_Instructions for the task_
Return every record exactly as written.

=-=-=-=-=

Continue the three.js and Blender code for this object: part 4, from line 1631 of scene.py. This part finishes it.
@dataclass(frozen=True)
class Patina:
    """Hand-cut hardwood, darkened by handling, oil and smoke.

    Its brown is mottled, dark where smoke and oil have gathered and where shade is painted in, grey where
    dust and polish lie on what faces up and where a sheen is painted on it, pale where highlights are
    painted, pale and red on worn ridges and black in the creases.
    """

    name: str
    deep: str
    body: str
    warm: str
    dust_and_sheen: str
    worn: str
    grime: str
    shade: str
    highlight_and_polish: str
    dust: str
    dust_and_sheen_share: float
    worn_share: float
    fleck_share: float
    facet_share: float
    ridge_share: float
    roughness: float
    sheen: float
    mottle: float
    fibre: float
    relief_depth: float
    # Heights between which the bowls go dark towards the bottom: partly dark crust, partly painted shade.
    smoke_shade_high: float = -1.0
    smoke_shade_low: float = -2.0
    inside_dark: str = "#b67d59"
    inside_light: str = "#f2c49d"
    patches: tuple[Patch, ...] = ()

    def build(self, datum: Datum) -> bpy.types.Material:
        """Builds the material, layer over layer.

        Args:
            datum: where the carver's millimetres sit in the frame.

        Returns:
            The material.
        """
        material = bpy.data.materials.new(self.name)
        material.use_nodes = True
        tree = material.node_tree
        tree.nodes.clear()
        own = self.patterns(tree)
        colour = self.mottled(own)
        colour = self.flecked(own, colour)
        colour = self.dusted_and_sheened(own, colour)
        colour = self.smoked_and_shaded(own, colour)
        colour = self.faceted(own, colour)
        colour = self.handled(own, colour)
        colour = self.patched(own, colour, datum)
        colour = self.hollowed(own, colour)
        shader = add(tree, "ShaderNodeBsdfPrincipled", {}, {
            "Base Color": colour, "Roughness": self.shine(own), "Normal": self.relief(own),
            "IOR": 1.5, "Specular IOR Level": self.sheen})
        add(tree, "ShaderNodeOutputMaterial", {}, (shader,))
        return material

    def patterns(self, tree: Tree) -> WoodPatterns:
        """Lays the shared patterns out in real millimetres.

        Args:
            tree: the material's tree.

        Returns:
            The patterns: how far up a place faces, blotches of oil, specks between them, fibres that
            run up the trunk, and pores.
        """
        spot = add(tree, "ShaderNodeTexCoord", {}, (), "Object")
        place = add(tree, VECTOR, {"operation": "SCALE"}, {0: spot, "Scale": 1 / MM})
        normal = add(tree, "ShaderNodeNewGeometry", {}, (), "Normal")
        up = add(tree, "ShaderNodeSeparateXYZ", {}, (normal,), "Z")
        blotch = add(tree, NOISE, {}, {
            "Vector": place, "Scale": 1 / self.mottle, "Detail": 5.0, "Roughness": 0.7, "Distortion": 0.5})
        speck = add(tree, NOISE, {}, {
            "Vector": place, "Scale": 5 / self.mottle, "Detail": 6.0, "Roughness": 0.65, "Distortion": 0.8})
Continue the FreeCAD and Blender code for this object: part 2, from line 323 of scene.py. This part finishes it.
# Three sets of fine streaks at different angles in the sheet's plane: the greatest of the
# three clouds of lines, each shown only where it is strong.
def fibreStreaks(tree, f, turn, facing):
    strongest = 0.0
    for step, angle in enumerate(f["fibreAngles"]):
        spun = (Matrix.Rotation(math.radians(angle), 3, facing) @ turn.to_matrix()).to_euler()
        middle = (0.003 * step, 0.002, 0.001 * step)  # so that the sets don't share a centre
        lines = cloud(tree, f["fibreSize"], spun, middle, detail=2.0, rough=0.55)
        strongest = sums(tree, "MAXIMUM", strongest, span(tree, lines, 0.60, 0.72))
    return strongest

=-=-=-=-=

_Complete output_
Continue the three.js and Blender code for this object: part 4, from line 1631 of scene.py. This part finishes it.
@dataclass(frozen=True)
class Patina:
    """Hand-cut hardwood, darkened by handling, oil and smoke.

    Its brown is mottled, dark where smoke and oil have gathered and where shade is painted in, grey where
    dust and polish lie on what faces up and where a sheen is painted on it, pale where highlights are
    painted, pale and red on worn ridges and black in the creases.
    """

    name: str
    deep: str
    body: str
    warm: str
    dust_and_sheen: str
    worn: str
    grime: str
    shade: str
    highlight_and_polish: str
    dust: str
    dust_and_sheen_share: float
    worn_share: float
    fleck_share: float
    facet_share: float
    ridge_share: float
    roughness: float
    sheen: float
    mottle: float
    fibre: float
    relief_depth: float
    # Heights between which the bowls go dark towards the bottom: partly dark crust, partly painted shade.
    smoke_shade_high: float = -1.0
    smoke_shade_low: float = -2.0
    inside_dark: str = "#b67d59"
    inside_light: str = "#f2c49d"
    patches: tuple[Patch, ...] = ()

    def build(self, datum: Datum) -> bpy.types.Material:
        """Builds the material, layer over layer.

        Args:
            datum: where the carver's millimetres sit in the frame.

        Returns:
            The material.
        """
        material = bpy.data.materials.new(self.name)
        material.use_nodes = True
        tree = material.node_tree
        tree.nodes.clear()
        own = self.patterns(tree)
        colour = self.mottled(own)
        colour = self.flecked(own, colour)
        colour = self.dusted_and_sheened(own, colour)
        colour = self.smoked_and_shaded(own, colour)
        colour = self.faceted(own, colour)
        colour = self.handled(own, colour)
        colour = self.patched(own, colour, datum)
        colour = self.hollowed(own, colour)
        shader = add(tree, "ShaderNodeBsdfPrincipled", {}, {
            "Base Color": colour, "Roughness": self.shine(own), "Normal": self.relief(own),
            "IOR": 1.5, "Specular IOR Level": self.sheen})
        add(tree, "ShaderNodeOutputMaterial", {}, (shader,))
        return material

    def patterns(self, tree: Tree) -> WoodPatterns:
        """Lays the shared patterns out in real millimetres.

        Args:
            tree: the material's tree.

        Returns:
            The patterns: how far up a place faces, blotches of oil, specks between them, fibres that
            run up the trunk, and pores.
        """
        spot = add(tree, "ShaderNodeTexCoord", {}, (), "Object")
        place = add(tree, VECTOR, {"operation": "SCALE"}, {0: spot, "Scale": 1 / MM})
        normal = add(tree, "ShaderNodeNewGeometry", {}, (), "Normal")
        up = add(tree, "ShaderNodeSeparateXYZ", {}, (normal,), "Z")
        blotch = add(tree, NOISE, {}, {
            "Vector": place, "Scale": 1 / self.mottle, "Detail": 5.0, "Roughness": 0.7, "Distortion": 0.5})
        speck = add(tree, NOISE, {}, {
            "Vector": place, "Scale": 5 / self.mottle, "Detail": 6.0, "Roughness": 0.65, "Distortion": 0.8})
Continue the FreeCAD and Blender code for this object: part 2, from line 323 of scene.py. This part finishes it.
# Three sets of fine streaks at different angles in the sheet's plane: the greatest of the
# three clouds of lines, each shown only where it is strong.
def fibreStreaks(tree, f, turn, facing):
    strongest = 0.0
    for step, angle in enumerate(f["fibreAngles"]):
        spun = (Matrix.Rotation(math.radians(angle), 3, facing) @ turn.to_matrix()).to_euler()
        middle = (0.003 * step, 0.002, 0.001 * step)  # so that the sets don't share a centre
        lines = cloud(tree, f["fibreSize"], spun, middle, detail=2.0, rough=0.55)
        strongest = sums(tree, "MAXIMUM", strongest, span(tree, lines, 0.60, 0.72))
    return strongest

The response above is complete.